+++ /dev/null
-From d3ff24263fd0320ccf2a5292cfe8c8a8343813e8 Mon Sep 17 00:00:00 2001
-From: Sasha Levin <sashal@kernel.org>
-Date: Tue, 5 Nov 2019 20:07:51 +0000
-Subject: EDAC/ghes: Fix locking and memory barrier issues
-
-From: Robert Richter <rrichter@marvell.com>
-
-[ Upstream commit 23f61b9fc5cc10d87f66e50518707eec2a0fbda1 ]
-
-The ghes registration and refcount is broken in several ways:
-
- * ghes_edac_register() returns with success for a 2nd instance
- even if a first instance's registration is still running. This is
- not correct as the first instance may fail later. A subsequent
- registration may not finish before the first. Parallel registrations
- must be avoided.
-
- * The refcount was increased even if a registration failed. This
- leads to stale counters preventing the device from being released.
-
- * The ghes refcount may not be decremented properly on unregistration.

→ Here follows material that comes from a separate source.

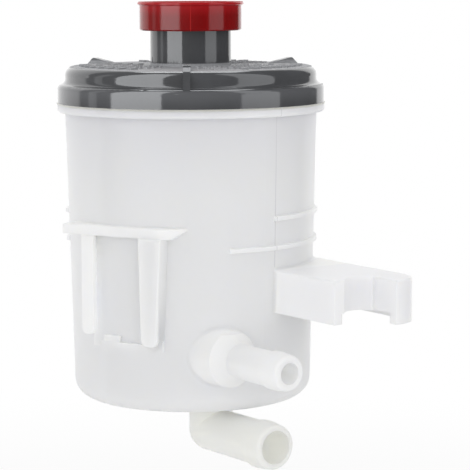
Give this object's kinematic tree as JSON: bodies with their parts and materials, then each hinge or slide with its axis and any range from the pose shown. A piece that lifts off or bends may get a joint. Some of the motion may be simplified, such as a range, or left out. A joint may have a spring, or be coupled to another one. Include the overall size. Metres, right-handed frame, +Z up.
{
  "type": "power steering reservoir",
  "caption": "Round translucent fluid tank with a welded lid and push-on filler cap, a return nipple, an outlet elbow, a slide-on bracket socket and a forked clip arm.",
  "frame": {"origin": "centre of the tank's flat underside", "axes": "+Z up along the tank's axis, +X the way the return nipple and the outlet elbow point"},
  "size_m": [0.1395, 0.1021, 0.1639],
  "materials": {
    "tank": "milky translucent natural moulding",
    "lid": "smooth dark grey moulding",
    "cap": "smooth red moulding",
    "seal": "matt black rubber",
    "strainer": "natural moulding",
    "mesh": "fine woven nylon"
  },
  "bodies": {
    "tank": {"tank_body": "tank", "tank_lid": "lid", "strainer_frame": "strainer", "strainer_mesh": "mesh"},
    "cap": {"filler_cap": "cap", "cap_seal": "seal"}
  },
  "joints": [
    {"name": "cap_lift", "type": "slide", "parent": "tank", "child": "cap", "axis": [0, 0, 1], "range_m": [0, 0.03]}
  ]
}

- Always decrement the refcount once ghes_edac_unregister() is called to
- keep the refcount sane.
-
- * The ghes_pvt pointer is handed to the irq handler before registration
- finished.
-
- * The mci structure could be freed while the irq handler is running.
-
-Fix this by adding a mutex to ghes_edac_register(). This mutex
-serializes instances to register and unregister. The refcount is only
-increased if the registration succeeded. This makes sure the refcount is
-in a consistent state after registering or unregistering a device.
-
-Note: A spinlock cannot be used here as the code section may sleep.
-
-The ghes_pvt is protected by ghes_lock now. This ensures the pointer is
-not updated before registration was finished or while the irq handler is
-running. It is unset before unregistering the device including necessary
-(implicit) memory barriers making the changes visible to other CPUs.

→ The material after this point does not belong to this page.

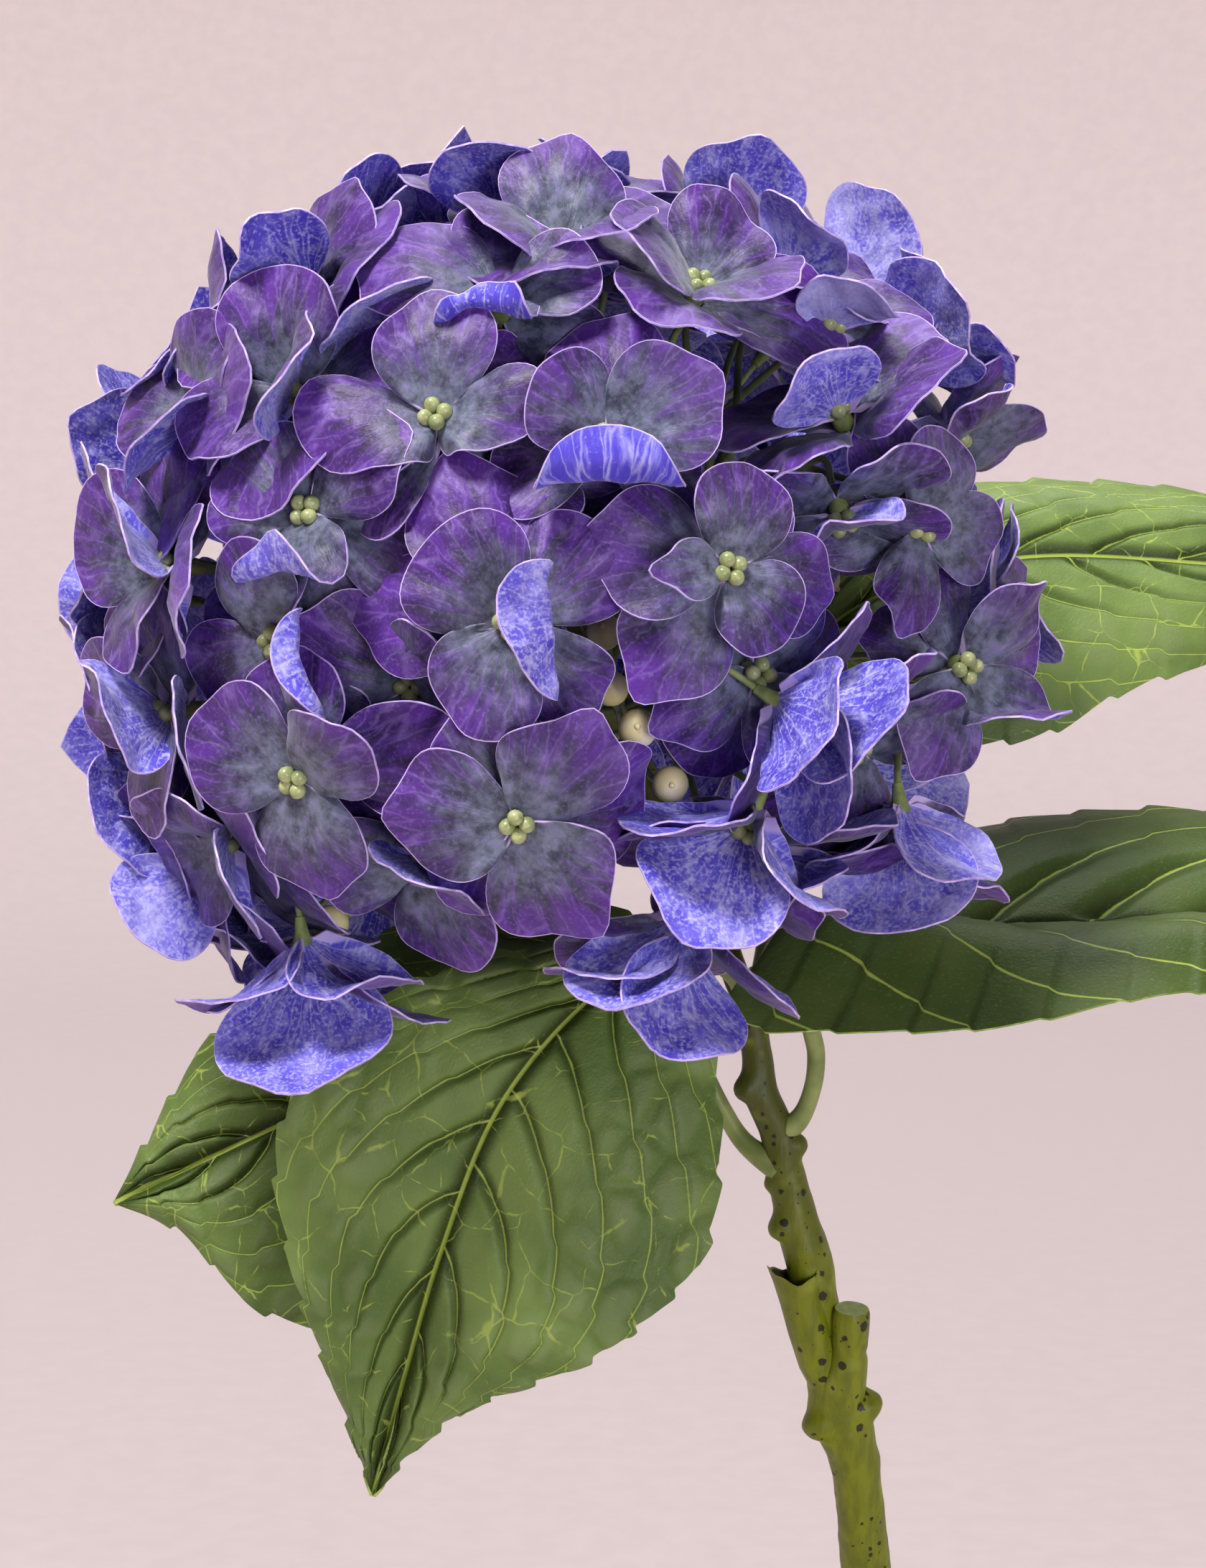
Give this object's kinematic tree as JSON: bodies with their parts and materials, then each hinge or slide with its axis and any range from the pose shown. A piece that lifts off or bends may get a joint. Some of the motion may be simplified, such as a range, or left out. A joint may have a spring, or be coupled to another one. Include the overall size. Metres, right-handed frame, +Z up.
{
  "type": "hydrangea in a jar",
  "caption": "Cut hydrangea with a round violet-blue flower head, serrated green leaves and a speckled cane, standing in a clear glass jar of water.",
  "frame": {"origin": "centre of the jar's flat underside", "axes": "+Z up along the jar's axis, -Y towards the viewer, the flower head leaning to -X and slightly to -Y"},
  "size_m": [0.2427, 0.1711, 0.4042],
  "materials": {
    "glass": "clear, pressed and fire polished",
    "water": "clear and still",
    "cane": "green bark with dark speckles",
    "leaf": "satin, puckered between pale veins",
    "petal": "velvety, violet with pale edges and blue backs"
  },
  "bodies": {
    "root": {"jar": "glass", "water": "water", "stem": "cane", "leaf_front": "leaf", "leaf_back_left": "leaf", "leaf_lower_right": "leaf", "leaf_upper_right": "leaf", "flower_head": "petal"}
  },
  "joints": []
}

-Thus, the device can not be used anymore by an interrupt.
-
-Also, rename ghes_init to ghes_refcount for better readability and
-switch to refcount API.
-
-A refcount is needed because there can be multiple GHES structures being
-defined (see ACPI 6.3 specification, 18.3.2.7 Generic Hardware Error
-Source, "Some platforms may describe multiple Generic Hardware Error
-Source structures with different notification types, ...").
-
-Another approach to use the mci's device refcount (get_device()) and
-have a release function does not work here. A release function will be
-called only for device_release() with the last put_device() call. The
-device must be deleted *before* that with device_del(). This is only
-possible by maintaining an own refcount.
-
- [ bp: touchups. ]
-
-Fixes: 0fe5f281f749 ("EDAC, ghes: Model a single, logical memory controller")
-Fixes: 1e72e673b9d1 ("EDAC/ghes: Fix Use after free in ghes_edac remove path")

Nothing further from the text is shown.